From the magazine

Reflections on the Moon

Bill Kauffman
 Getty Images
EXPLORE THE ISSUE April 27 2026

We Americans have been instructed to burst our buttons with pride over Artemis II’s drive-by of the Moon. But out here in cratering America, far from Mission Control, we remain buttoned-up.

This is not due to our skinflint nature or lack of imagination; nah, it’s just that Big Science – “corporate socialism,” as the late parsimonious populist Democratic senator William Proxmire of Wisconsin termed the space program – is spiritless, mechanical and inhuman.

In their distaste for massive undertakings – National Greatness, in DC-speak – members of the Leave the Moon Alone caucus are heirs to Henry David Thoreau, who said of a previous exercise in National Greatness: “As for the Pyramids, there is nothing to wonder at in them so much as the fact that so many men could be found degraded enough to spend their lives constructing a tomb for some ambitious booby, whom it would have been wiser and manlier to have drowned in the Nile, and then given his body to the dogs.” (Ol’ Hank may have slightly overestimated the degree of agency enjoyed by the workmen and conscripts of ancient Egypt.)

Peltier despaired at seeing this old friend pillaged and turned into a military outpost or mining camp

Updating Thoreau, the social critic Lewis Mumford called the 1960s space program “anti-human,” for it “required the total mobilization of the megamachine, commanding to the point of exhaustion all the resources of the state: it is both a symbol of total control and a means of popularizing it and extending it as an ineffable symbol of progress.”

In the United States of Amnesia, to borrow Gore Vidal’s phrase, the losers (“with a capital L!” adds our President) are flushed down the memory hole. Forgotten in all this ginned-up, Artemis II-driven nostalgia for the Apollo years are those who’d have preferred the estimable Neil Armstrong to take his one small step in his native Ohio.

“There is magic in the Moon’s mild ray,” sang the antebellum poet John Howard Bryant, brother of the thanatopic William Cullen Bryant. Those who protested the first US invasion of the Moon were generally of a poetic rather than prosaic bent.

For instance Robert Frost, another poet of New England, forecast that as those in charge “get more nuclear/ And more bigoted in reliance/ On the gospel of modern science”:

They may end up banishing me

To the penal colony

They are thinking of pretty soon

Establishing on the Moon.

Unaccountably, Frost never won the Nobel Prize, but a younger man who would, Bob Dylan, hearing the knock-knock-knocking on heaven’s door, warned: “Man has invented his doom/ First step was touching the Moon.” (From somewhat lower on Parnassus, Jim Morrison of the Doors foresaw “People walking on the Moon/ Smog will get you pretty soon.”)

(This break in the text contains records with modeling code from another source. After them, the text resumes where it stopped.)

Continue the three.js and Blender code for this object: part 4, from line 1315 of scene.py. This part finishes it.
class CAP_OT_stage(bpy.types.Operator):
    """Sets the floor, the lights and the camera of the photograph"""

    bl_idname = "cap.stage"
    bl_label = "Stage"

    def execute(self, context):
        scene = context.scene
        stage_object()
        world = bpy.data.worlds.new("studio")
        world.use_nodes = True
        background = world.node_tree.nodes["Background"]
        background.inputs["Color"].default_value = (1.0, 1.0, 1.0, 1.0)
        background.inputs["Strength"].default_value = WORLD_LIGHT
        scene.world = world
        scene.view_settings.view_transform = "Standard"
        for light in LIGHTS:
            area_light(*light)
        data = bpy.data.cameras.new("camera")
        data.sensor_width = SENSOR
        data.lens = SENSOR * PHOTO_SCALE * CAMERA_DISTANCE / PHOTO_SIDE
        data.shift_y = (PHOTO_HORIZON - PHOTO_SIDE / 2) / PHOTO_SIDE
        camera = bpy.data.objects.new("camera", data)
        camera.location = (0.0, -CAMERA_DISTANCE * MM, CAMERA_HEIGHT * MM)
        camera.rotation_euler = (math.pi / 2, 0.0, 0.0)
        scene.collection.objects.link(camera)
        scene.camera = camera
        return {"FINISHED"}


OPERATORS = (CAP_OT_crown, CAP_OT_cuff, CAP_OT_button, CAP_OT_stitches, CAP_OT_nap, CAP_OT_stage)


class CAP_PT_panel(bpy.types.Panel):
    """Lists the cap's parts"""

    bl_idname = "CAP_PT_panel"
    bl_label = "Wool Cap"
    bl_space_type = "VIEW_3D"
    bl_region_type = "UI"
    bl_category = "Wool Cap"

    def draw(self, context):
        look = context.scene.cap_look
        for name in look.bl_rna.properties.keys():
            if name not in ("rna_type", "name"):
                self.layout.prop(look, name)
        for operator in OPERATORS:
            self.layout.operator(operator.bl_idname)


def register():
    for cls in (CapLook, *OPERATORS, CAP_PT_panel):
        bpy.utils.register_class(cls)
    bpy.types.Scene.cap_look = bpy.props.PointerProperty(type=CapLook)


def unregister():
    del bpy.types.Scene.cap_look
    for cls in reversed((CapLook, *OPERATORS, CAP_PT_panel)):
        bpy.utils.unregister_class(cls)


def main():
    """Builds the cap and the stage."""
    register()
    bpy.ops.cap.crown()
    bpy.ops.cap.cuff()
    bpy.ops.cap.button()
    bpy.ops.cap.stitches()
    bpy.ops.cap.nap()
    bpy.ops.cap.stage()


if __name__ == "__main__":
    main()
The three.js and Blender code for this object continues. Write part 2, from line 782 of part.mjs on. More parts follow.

In the getting dark, too dark to see division of space-invader skepticism, director Roman Polanski linked Apollo 11 to his wife’s savage killing by Charles Manson’s dope-addled myrmidons: “Sharon’s murder and landing on the Moon changed everything. When man walked on the Moon, some romantic idea of the Moon was over.”

Or was it? W.H. Auden, in his lament “Moon Landing,” took solace from the fact that the Eagle’s landing had not – yet – spoiled our lunar neighbor: “Unsmudged, thank God, my Moon still queens the Heavens as She ebbs and fulls, a Presence to glop at.” But how long, he wondered, would it be till “the von Brauns and their ilk” would make of it a “squalid mess”? At least, the irrepressible monkeywrenching novelist Edward Abbey observed of the Apollo missions, “no trace of that shamefully expensive and crassly exhibitionist techno-stunt is visible from Earth. Like Auden, most people still admire the grace and loveliness of the Moon, night after night, without ever giving a thought” to the billions of taxpayer dollars conflagrating on those Florida launch pads.

No living soul has ever loved the Moon as much as Leslie Peltier, a truly great American, a furniture and toy designer in little Delphos, Ohio, whose formal education ended in tenth grade but who was widely acclaimed as the greatest of all amateur astronomers. In his lovely 1965 memoir Starlight Nights, Peltier spoke against “the conquest of the Moon.” “The Moon and I have been firm friends for all these many years,” Peltier wrote, and he despaired at seeing this old friend pillaged and plundered and turned into a military outpost or mining camp or whatever role the avaricious and the militaristic will force upon it.

If the thought of a ravaged and defiled Moon became too much to bear, Peltier could slip out to his backyard observatory just beyond the lilac bushes and sit beneath the night sky, silence punctuated only by the sound of crickets and owls, and gaze in rapt wonder at the dear companion of all romantics, our Moon, long may she shine – unmolested.